In fact, in a certain pivotal moment of honesty, detailing his craving success to the point of obsession, di Pace speaks candidly about missing out on crucial events with friends and family in an effort to chase his dream and arrive at a definitive place of “there.”
“Where is ‘there’ exactly?” he says he began to ask himself when regret — and reality — eventually sank in. “What if I never achieve it? What if I never actually get ‘there’?”
But, as he sings, having seen the world from “both sides now,” he describes his ultimate arrival at the perceived conclusion: “there is no getting ‘there.’ There is no ‘there’ – period. There is no definitive place of finish. What’s most important is to do the work and keep doing it…. and that should be enough.”

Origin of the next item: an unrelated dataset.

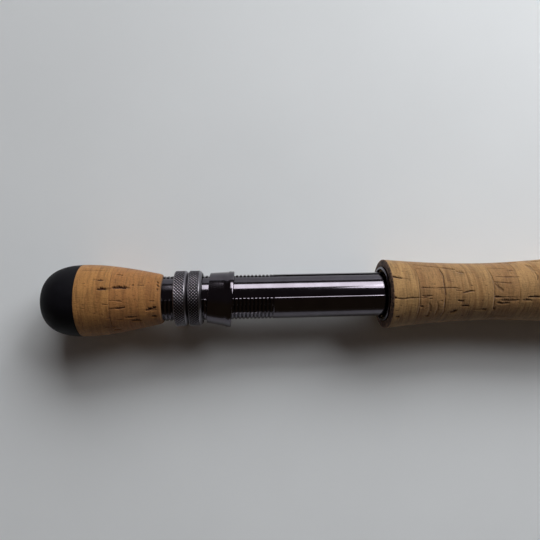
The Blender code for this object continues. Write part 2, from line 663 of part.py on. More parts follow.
def make_stripping_guide(number, x, clear_radius, frame_metal, ceramic, thread, carrier):
    """A ceramic ring in a rim, on one front leg and two rear legs, each ending in a foot."""
    index = section_at(x)
    foot_reach = STRIPPER_LEG_REACH + STRIPPER_FOOT_LENGTH
    base = blank_radius(index, x - foot_reach) + FIT_GAP
    rim_bore = clear_radius + STRIPPER_INSERT_WALL + FIT_GAP
    rim_outside = rim_bore + STRIPPER_RIM_WALL
    height = base + STRIPPER_STAND_OFF + rim_outside
    leg = STRIPPER_LEG_WIRE / 2
    foot_top = base + STRIPPER_FOOT_HEIGHT
    leg_end = base + leg * 1.05
    rim_middle = rim_bore + STRIPPER_RIM_WALL / 2
    name = f"stripping_guide_{number}"
    place = (carrier, (x, 0, 0), (-REEL_SIDE, 0, 0))
    rim = ring_mesh(rim_bore, STRIPPER_RIM_WALL, STRIPPER_RIM_WIDTH, height)
    frame = set_on(new_object(f"{name}_frame", rim, frame_metal), *place)
    half = STRIPPER_FOOT_WIDTH / 2
    front_leg = [
        (0, 0, height - rim_middle),
        (STRIPPER_LEG_REACH * 0.45, 0, base + STRIPPER_STAND_OFF * 0.45),
        (STRIPPER_LEG_REACH, 0, leg_end),
        (STRIPPER_LEG_REACH + STRIPPER_LEG_ON_FOOT, 0, leg_end),
    ]
    join_on(frame, tube_from(front_leg, leg), *place)
    for side in (-1, 1):
        aside = side * rim_middle
        on_foot = STRIPPER_LEG_ON_FOOT * (1 + 0.2 * side)
        rear_leg = [
            (0, aside * math.sin(STRIPPER_LEG_SPREAD), height - rim_middle * math.cos(STRIPPER_LEG_SPREAD)),
            (-STRIPPER_LEG_REACH * 0.5, aside * 0.5, base + STRIPPER_STAND_OFF * 0.8),
            (-STRIPPER_LEG_REACH, side * half * 0.4, leg_end),
            (-STRIPPER_LEG_REACH - on_foot, side * half * 0.3, leg_end),
        ]
        join_on(frame, tube_from(rear_leg, leg), *place)
    for side in (-1, 1):
        near = side * (STRIPPER_LEG_REACH - STRIPPER_LEG_ON_FOOT / 2)
        far = side * foot_reach
        foot = box_mesh((min(near, far), -half, base), (max(near, far), half, foot_top))
        join_on(frame, foot, *place)
    insert = ring_mesh(clear_radius, STRIPPER_INSERT_WALL, STRIPPER_INSERT_WIDTH, height)
    set_on(new_object(f"{name}_ring", insert, ceramic), *place)
    wrap_length = STRIPPER_FOOT_LENGTH - STRIPPER_FOOT_BARE
    front = x + STRIPPER_LEG_REACH + STRIPPER_FOOT_BARE
    rear = x - STRIPPER_LEG_REACH - STRIPPER_FOOT_BARE - wrap_length
    for start, end_name in ((rear, "rear"), (front, "front")):
        make_foot_wrap(f"{name}_{end_name}_wrap", index, start, start + wrap_length, foot_top, half,
                       thread, carrier)


def make_foot_wrap(name, index, start, end, foot_top, foot_half_width, thread, carrier):
    """Thread wound round the blank and the foot of a guide, so it stands out on the reel side."""
    below = blank_radius(index, start) + FIT_GAP
    top = foot_top + FIT_GAP + WRAP_THICKNESS
    bottom = below + WRAP_THICKNESS
    radius = (top + bottom) / 2
    lift = (top - bottom) / 2
    outside = [(start, radius - WRAP_THICKNESS / 2), (start + WRAP_TAPER, radius),
               (end - WRAP_TAPER, radius), (end, radius - WRAP_THICKNESS / 2)]
    wrap = turned(name, outside, None, thread, carrier, BLANK_SIDES)
    wrap.location += Vector((0, math.sin(REEL_SIDE), math.cos(REEL_SIDE))) * lift
    bore = [(start - CUTTER_MARGIN, below), (end + CUTTER_MARGIN, below)]
    hole = turned(f"{name}_bore", bore, None, None, carrier, BLANK_SIDES, cutters)
    add_boolean(wrap, "DIFFERENCE", hole)
    half = foot_half_width + FIT_GAP
    slot = box_mesh((-CUTTER_MARGIN, -half, 0),
                    (end - start + CUTTER_MARGIN, half, foot_top + FIT_GAP))
    slot_object = new_object(f"{name}_slot", slot, None, cutters)
    set_on(slot_object, carrier, (start, 0, 0), (-REEL_SIDE, 0, 0))
    add_boolean(wrap, "DIFFERENCE", slot_object)


def make_tip_top(metal, carrier):
    """A tube over the end of the tip, with a loop of wire on the reel side."""
    index = SECTION_COUNT - 1
    blank_end = section_end(index)
    start = blank_end - TIP_TUBE_LENGTH
    bore = blank_radius(index, start) + FIT_GAP
    outer = bore + TIP_TUBE_WALL
    end = blank_end + FIT_GAP + TIP_TUBE_WALL
    tube = turned("tip_top", [(start, outer), (end, outer)], None, metal, carrier, BLANK_SIDES)
    hole = turned("tip_top_bore", [(start - CUTTER_MARGIN, bore), (blank_end + FIT_GAP, bore)], None,
                  None, carrier, BLANK_SIDES, cutters)
    add_boolean(tube, "DIFFERENCE", hole)
    wire = TIP_WIRE / 2
    loop = []
    for step in range(TIP_LOOP_STEPS):
        turn = math.tau * step / TIP_LOOP_STEPS
        along = TIP_LOOP_RADIUS * (1 - math.cos(turn))
        across = TIP_LOOP_RADIUS * math.sin(turn)
        loop.append((
            along * math.cos(TIP_LOOP_LEAN),
            across,
            outer - wire / 2 + along * math.sin(TIP_LOOP_LEAN),
        ))
    join_on(tube, tube_from(loop, wire, closed=True), carrier, (end, 0, 0), (-REEL_SIDE, 0, 0))


def make_hook_keeper(metal):
    """A small loop of wire in front of the grip, to hang the fly on."""
    x = GRIP_END + KEEPER_FROM_GRIP
    wire = KEEPER_WIRE / 2
    base = blank_radius(0, x - KEEPER_LENGTH) + FIT_GAP + wire
    half = KEEPER_LENGTH / 2
    top = base + KEEPER_HEIGHT
    points = [
        (-half - KEEPER_FOOT_LENGTH, 0, base), (-half, 0, base),
        (-half * 0.75, 0, base + KEEPER_HEIGHT * 0.35),
        (-half * 0.45, 0, top - KEEPER_HEIGHT * 0.15), (0, 0, top),
        (half * 0.45, 0, top - KEEPER_HEIGHT * 0.15), (half * 0.75, 0, base + KEEPER_HEIGHT * 0.35),
        (half, 0, base), (half + KEEPER_FOOT_LENGTH, 0, base),
    ]
    keeper = new_object("hook_keeper", tube_from(points, wire), metal)
    set_on(keeper, None, (x, 0, 0), (-REEL_SIDE, 0, 0))


def main():
    clear_scene()
    rubber = finish("butt_rubber", (0.02, 0.02, 0.022), 0.85)
    cork = finish("cork", (0.62, 0.44, 0.26), 0.8)
    composite = finish("composite_cork", (0.16, 0.09, 0.05), 0.7)
    seat_metal = finish("anodised_gunmetal", (0.12, 0.11, 0.125), 0.25, 1)
    bright_metal = finish("stainless_steel", (0.55, 0.55, 0.56), 0.3, 1)
    carbon = finish("carbon_blank", (0.03, 0.035, 0.045), 0.35)
    plastic = finish("nylon", (0.75, 0.74, 0.7), 0.5)
    thread = finish("wrapping_thread", (0.02, 0.02, 0.025), 0.3)
    ceramic = finish("guide_ceramic", (0.03, 0.03, 0.035), 0.15)

    make_fighting_butt(rubber, cork, plastic)
    make_barrel(seat_metal, plastic)
    make_lock_rings(seat_metal, plastic)
    make_sliding_hood(seat_metal)
    make_fixed_hood(seat_metal)
    make_grip(cork, composite, seat_metal)
    carriers = [None]
    for index in range(1, SECTION_COUNT):
        carriers.append(carrier_empty(f"section_{index + 1}_carrier", section_start(index)))
    make_blank(carbon, thread, carriers)
    make_snake_guides(bright_metal, carriers)
    for number, clear_radius in enumerate(STRIPPER_RING_RADII, 1):
        x = guide_place(GUIDE_COUNT + 1 - number)
        make_stripping_guide(number, x, clear_radius, bright_metal, ceramic, thread,
                             carriers[section_at(x)])
    make_tip_top(bright_metal, carriers[-1])
    make_hook_keeper(bright_metal)
    for obj in parts.objects:
        if obj.type == "MESH":
            obj.data.shade_smooth()
            obj.data.set_sharp_from_angle(angle=math.radians(35))


main()
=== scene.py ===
# %% [markdown]
# A four-piece saltwater fly rod lies on a pale table, seen from above at its butt end.
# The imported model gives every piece's place and size. This file gives each piece its finish.
# Lengths are written in millimetres and angles in degrees, as a rod maker would note them.

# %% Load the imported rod
import json
import math

import bmesh
import bpy
import numpy as np
from mathutils import Matrix, Vector


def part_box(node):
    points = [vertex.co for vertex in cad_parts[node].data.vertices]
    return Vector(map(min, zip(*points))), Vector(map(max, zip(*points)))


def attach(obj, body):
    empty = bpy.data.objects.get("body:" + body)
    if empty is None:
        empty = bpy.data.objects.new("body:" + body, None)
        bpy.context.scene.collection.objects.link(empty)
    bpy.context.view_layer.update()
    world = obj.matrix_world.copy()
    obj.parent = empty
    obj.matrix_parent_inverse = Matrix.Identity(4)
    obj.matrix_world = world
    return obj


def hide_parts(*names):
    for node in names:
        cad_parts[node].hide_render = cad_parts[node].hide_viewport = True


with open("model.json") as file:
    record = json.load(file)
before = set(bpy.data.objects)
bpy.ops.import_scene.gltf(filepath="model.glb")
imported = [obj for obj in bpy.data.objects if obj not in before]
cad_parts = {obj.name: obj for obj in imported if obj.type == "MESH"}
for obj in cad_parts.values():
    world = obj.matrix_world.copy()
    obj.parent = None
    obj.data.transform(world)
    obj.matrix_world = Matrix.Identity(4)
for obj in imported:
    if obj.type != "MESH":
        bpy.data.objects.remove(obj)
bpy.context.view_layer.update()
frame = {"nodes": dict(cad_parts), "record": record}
nodes = frame["nodes"]
MM = 0.001
REEL_SIDE = math.radians(29)  # the guides' and the channel's side, from +Z towards +Y
body_of = {}
for body, members in frame["record"]["behaviour"]["bodies"].items():
    for member in members:
        body_of[member] = body

# %% [markdown]
# Nearly everything on a rod is turned on a lathe, so nearly everything here is a grid of points:
# the rows follow the piece's outline, and the columns go round the rod's axis.
# A screw modifier would do that too, but a grid of numbers can also be dented, threaded or knurled.

# %% Points round the rod's axis
def turned_points(along, radius, angle):
    """A grid of points. Angle 0 is the top of the rod, and angles grow towards +Y."""
    along, radius, angle = np.broadcast_arrays(along, radius, angle)
    return np.stack([along, radius * np.sin(angle), radius * np.cos(angle)], axis=-1)


def round_angles(columns):
    """Angles of evenly spaced columns, as one row."""
    return (np.arange(columns) * math.tau / columns)[None, :]


def ring_grid(outside, bore, columns):
    """Points of a ring whose outside and bore are lists of (place, radius), rear end first."""
    loop = np.array(list(outside) + list(bore)[::-1])
    return turned_points(loop[:, :1], loop[:, 1:], round_angles(columns))


def bored_grid(along, outside, bore, angle):
    """Points of a ring whose outside is a grid of radii. Its bore runs straight back to its rear."""
    inside = np.broadcast_to(bore, (2, angle.size))
    return turned_points(np.concatenate([along, along[[-1, 0]]]),
                         np.concatenate([outside, inside]), angle)


# %% Objects and closed bodies
def linked(name, data):
    """A new object, in the scene."""
    made = bpy.data.objects.new(name, data)
    bpy.context.scene.collection.objects.link(made)
    return made


def closed_piece(name, points, sharp=35, poles=False):
    """Skins a grid in millimetres. Its columns meet, and its rows too, or they end in two points."""
    rows, columns = points.shape[:2]
    number = np.arange(rows * columns).reshape(rows, columns)
    ahead = number[1:] if poles else np.roll(number, -1, axis=0)
    here = number[:-1] if poles else number
    quads = np.stack([here, ahead, np.roll(ahead, -1, axis=1), np.roll(here, -1, axis=1)], axis=-1)
    mesh = bpy.data.meshes.new(name)
    mesh.from_pydata((points * MM).reshape(-1, 3).tolist(), [], quads.reshape(-1, 4).tolist())
    if poles:
        shape = bmesh.new()
        shape.from_mesh(mesh)
        bmesh.ops.remove_doubles(shape, verts=shape.verts, dist=1e-7)
        shape.to_mesh(mesh)
        shape.free()
    mesh.shade_smooth()
    mesh.set_sharp_from_angle(angle=math.radians(sharp))
    return linked(name, mesh)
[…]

And that, as he exhibits in story and song throughout the evening, is what he does. That’s how he copes… how he gets through. And, like clockwork, nerves eradicated when the cameras went on, or the stage lights turned bright, or the music began, and it was just him, an occasional partner, and the song. “That’s what it is,” he says, describing the feeling as “being in another dimension.” “It’s about that moment…. that’s why I do it. We, as artists, live for that feeling and that moment. It’s what drives us… what fuels us. And what makes it all worth it.”
Though it may sound grim, fulfillment is not about achievement. It’s about doing the thing for the sake of doing it, chasing that flame and seizing any opportunity you can to display it. It’s about holding steadfast to a dream, despite all odds, doubts or setbacks, and seeing where it leads you when you let go, trust yourself, take a breath and take the leap.
“Can’t?! There’s no such thing as can’t!” he recalls a notably no-nonsense dance instructor from his youth responding in an instance when — to emphasize his point — he questioned his abilities amidst a routine. “The only certainty in life is death,” the teacher shot back. “It’s possible… anything is possible. Just point your bloody feet and jump.”
He did… and what resulted was a fierce and fiery passion that spawned a glittering, glorious career, which, in turn, serves as the basis for this full-length, free-flowing, knockout evening of cabaret.
So, hold fast to your dreams, and, as di Pace advises, keep going, despite the odds. It’s possible… anything is possible. Just take a breath, point your feet and jump for yourself…. and if you enjoy half the success of a flat-footed, Argentinian-born idealist, who was told in a Juilliard audition he “dances like a duck and sings like a farting cat,” mere days before landing his first professional contract overseas, which catapulted him into fame throughout America and beyond, as he took part in international competitions and appeared on screens, large and small, across the country and the world, well… you’ll thank your lucky stars you did.